Applications of reduced basis methods to the nuclear single particle spectrum

TL;DR

This paper introduces a reduced basis emulator for nuclear single-particle spectra, achieving high accuracy across various nuclei, which could enhance future nuclear modeling and calibration methods.

Contribution

It presents the first application of reduced basis methods to nuclear physics, creating a universal emulator for single-particle spectra that is both accurate and efficient.

Findings

Accurately reproduces ground- and excited-state energies

Constructs a universal reduced basis for various nuclei

Facilitates efficient Bayesian calibration of nuclear models

Abstract

Reduced basis methods provide a powerful framework for building efficient and accurate emulators.

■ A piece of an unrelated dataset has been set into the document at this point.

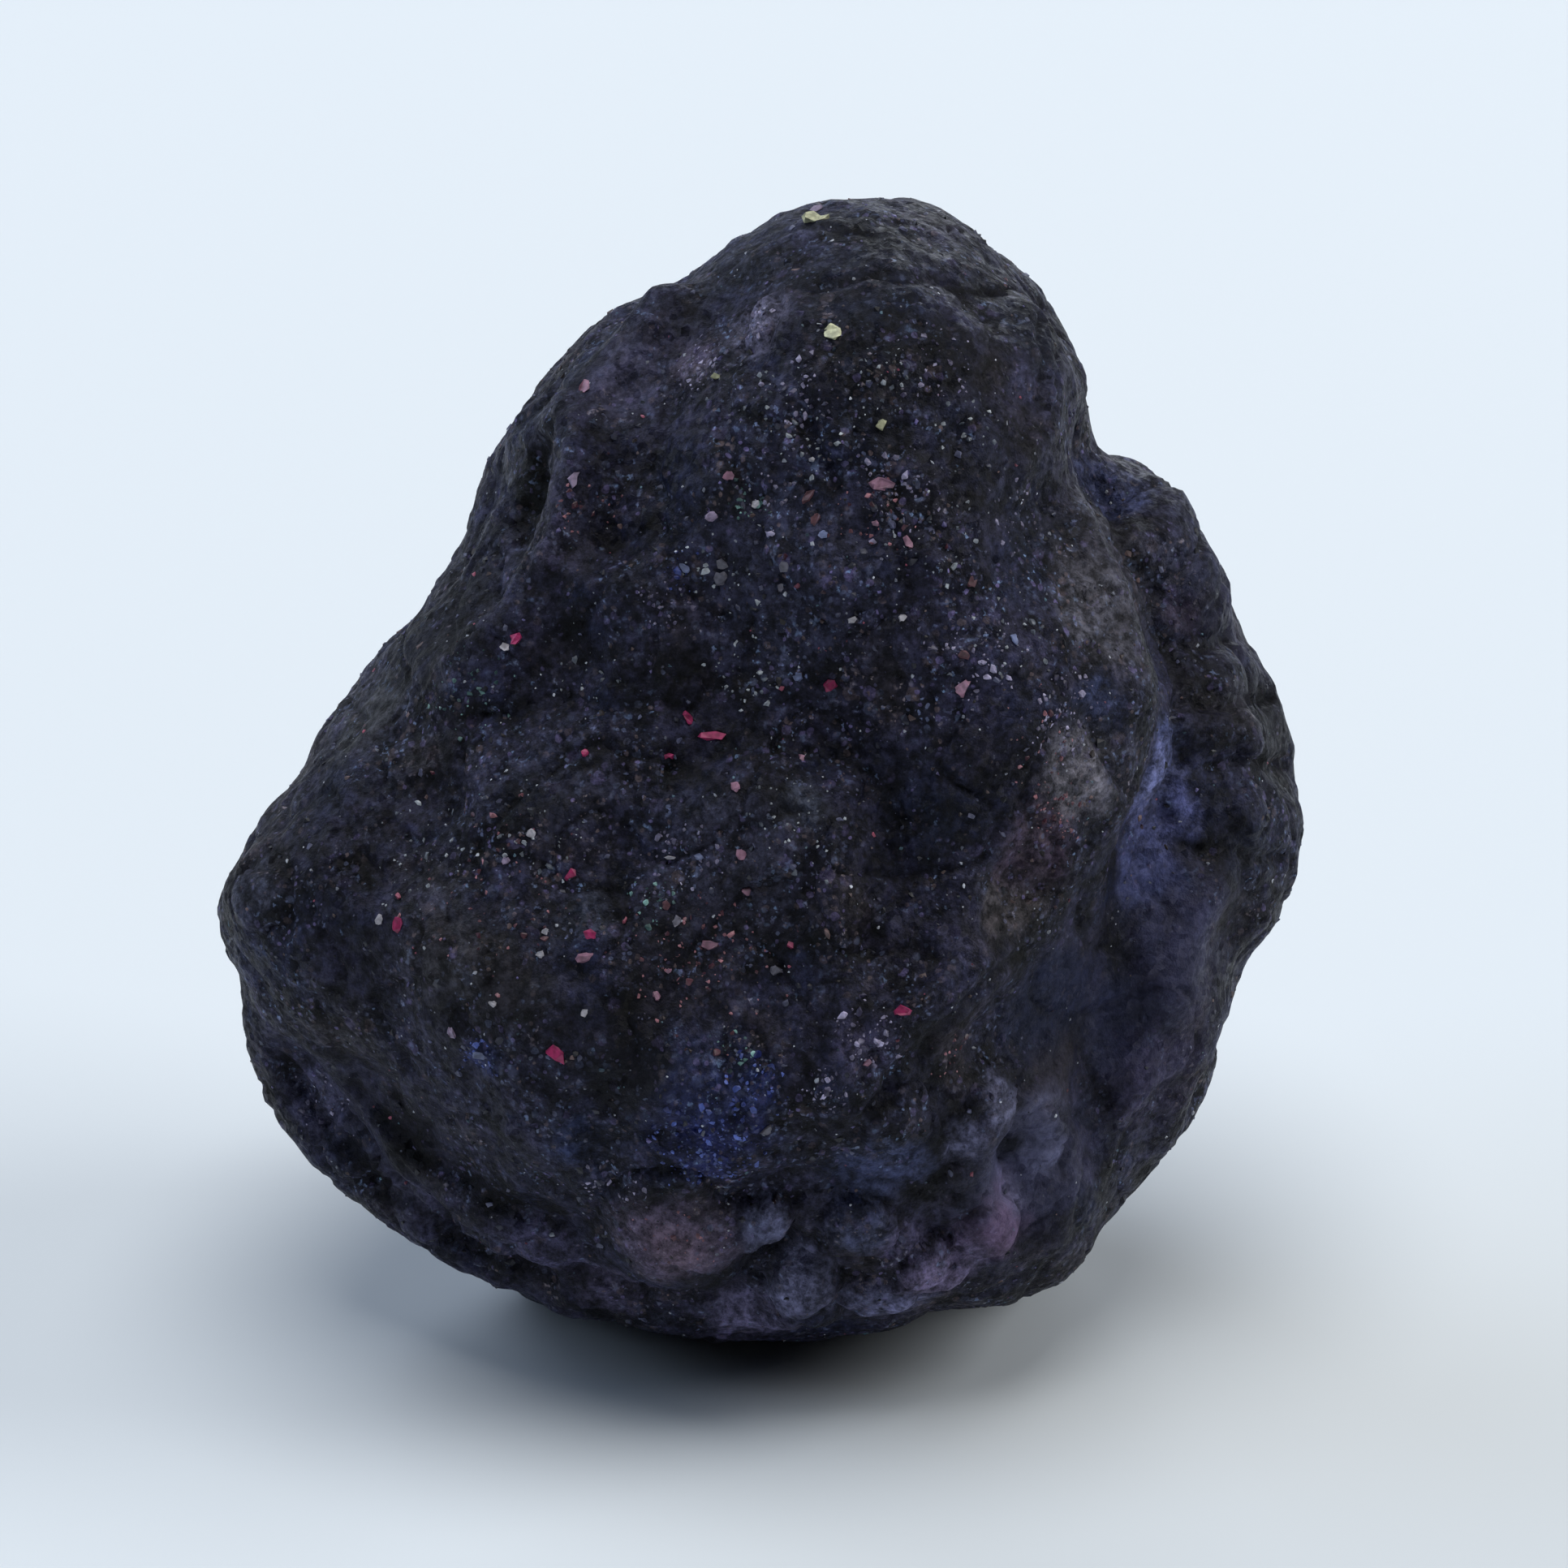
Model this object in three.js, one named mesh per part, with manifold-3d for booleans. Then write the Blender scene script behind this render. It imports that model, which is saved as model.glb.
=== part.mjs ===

Although widely applied in many fields to simplify complex models, reduced basis methods have only been recently introduced into nuclear physics. In this letter we build an emulator to study the single-particle structure of atomic nuclei. By scaling a suitable mean-field Hamiltonian, a "universal" reduced basis is constructed capable of accurately and efficiently reproduce the entire single-particle spectrum of a variety of nuclei. Indeed, the reduced basis model reproduces both ground- and excited-state energies as well as the associated wave-functions with remarkable accuracy. Our results bode well for more demanding applications that use Bayesian optimization to calibrate nuclear energy density functionals.